Contents
- Interchange Fees Explained: What They Are, Who Sets Them, and How to Pay Less
- The short version
- Quick answers
- What’s in this guide
- What interchange actually is
- Who sets it and how it works
- What changes your rate
- Card type
- How you process it
- Your industry
- Data quality and timing
- Real examples from current rate tables
- Why your pricing model matters
- How to lower your costs
- When IntelliPay makes sense
- Common questions
- What is the difference between interchange and what I pay my processor?
- Can I negotiate interchange directly with Visa or Mastercard?
- Why do some transactions cost much more than others?
- Are Level 2 and Level 3 still the right terms to use for Visa?
- Sources
Interchange Fees Explained: What They Are, Who Sets Them, and How to Pay Less
Interchange is not something your processor invented. It is a published fee structure set by the card networks, and understanding it is the fastest way to see what part of your processing cost is fixed and what part is negotiable.
The short version
- Interchange is part of the cost of accepting cards, but merchants usually pay it indirectly through the total processing fees on their statement.12
- Visa and Mastercard publish interchange rates, and your processor adds its own markup on top of them.12
- The rate that applies depends on card type, how the card is accepted, your industry, timing, and whether the transaction qualifies for the right category.12
- Visa’s current April 2026 U.S. tables still show major differences between regulated debit, consumer credit, commercial cards, and special programs like utilities and government.1
- For Visa commercial optimization, the current framework is Commercial Product 3 in the published schedule, not loose outdated shorthand alone.1
Quick answers
- Can merchants negotiate interchange?
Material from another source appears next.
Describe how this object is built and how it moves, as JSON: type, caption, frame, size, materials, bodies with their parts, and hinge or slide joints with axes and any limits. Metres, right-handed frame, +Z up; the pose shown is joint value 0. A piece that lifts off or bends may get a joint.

Not directly. What merchants usually negotiate is the processor or acquirer markup layered on top of published network rates.2
- What is the cheapest common published example in the current Visa table? Regulated debit at 0.05% + $0.21 is one of the clearest low-cost examples in the April 2026 Visa schedule.1
- What usually drives cost up? Higher-cost card products, card-not-present acceptance, poor qualification, non-qualified categories, and bundled processor pricing can all raise what a merchant actually pays.12
When you look at your merchant statement, you usually see one total number: what you paid to accept cards that month. But that total is made up of several pieces, and the biggest one is usually interchange, a fee structure set by Visa and Mastercard that they publish and update on a regular basis.12 Your processor passes that cost along to you and adds its own markup on top. Knowing what is interchange and what is processor markup is the fastest way to understand what you are actually paying for.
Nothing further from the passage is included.